After Dras the road finally started to improve and we covered the remaining 50 km to Kargil in an hour or so. It’s hard to remember when you look at distances on the signs that you can be averaging as little as 10 or 20 km per hour at times – it’s only 120 km from Sonamarg to Kargil but it took us all day, albeit with plenty of stops. A highlight of the last part of the journey was the rose bushes covered in pink, and occasionaly yellow, flowers which appeared, sporadically at first, and then covering swathes of the lower slopes. I hope we’ll get a closer look at these when we visit Hemis. Our experience of the Zojila residency hotel at Kargil last year wasn’t that great, though we felt very sorry for the friendly manager with an empty hotel.

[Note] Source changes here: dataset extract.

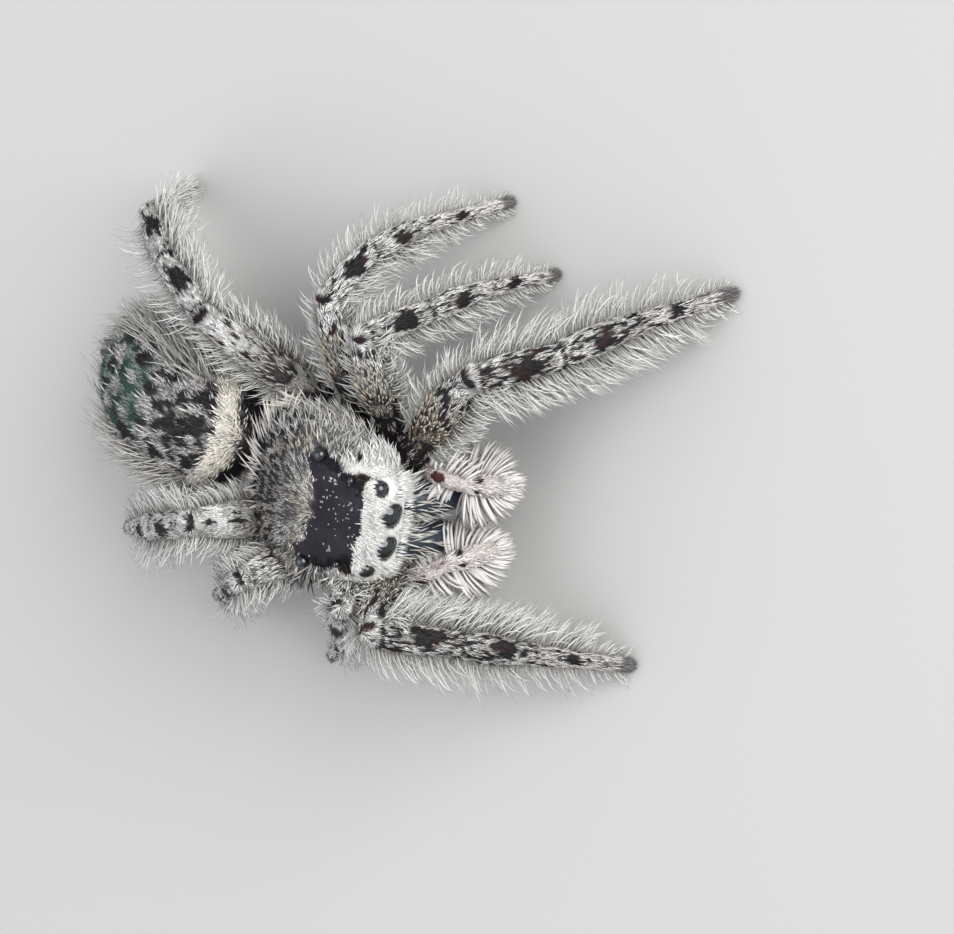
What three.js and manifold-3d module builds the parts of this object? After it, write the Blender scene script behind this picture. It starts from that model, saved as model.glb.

This year, fortunately, is a different story though maybe it helps that we are coming from the Snowland Hotel at Sonamarg rather than the Grand Dragon at Leh! In any case we were recognised and given a warm welcome which extended to tea in the sitting area on our floor of the hotel. This gave us a useful chance to talk a bit about tomorrow. The manager also put the hot water on straight away for us and I can’t remember the last time I enjoyed a shower so much! There is even limited wifi downstairs and I managd to send an email home, though I don’t think there is much chance I will get to post a blog! Dinner was good and noodles appeared on the menu for the first time today – a welcome addition to the usual range of curries.

We passed two Europeans on laden bikes today cycling up towards Dras in the afternoon heat and there are two more staying at the hotel but I don’t think even John is envious of them.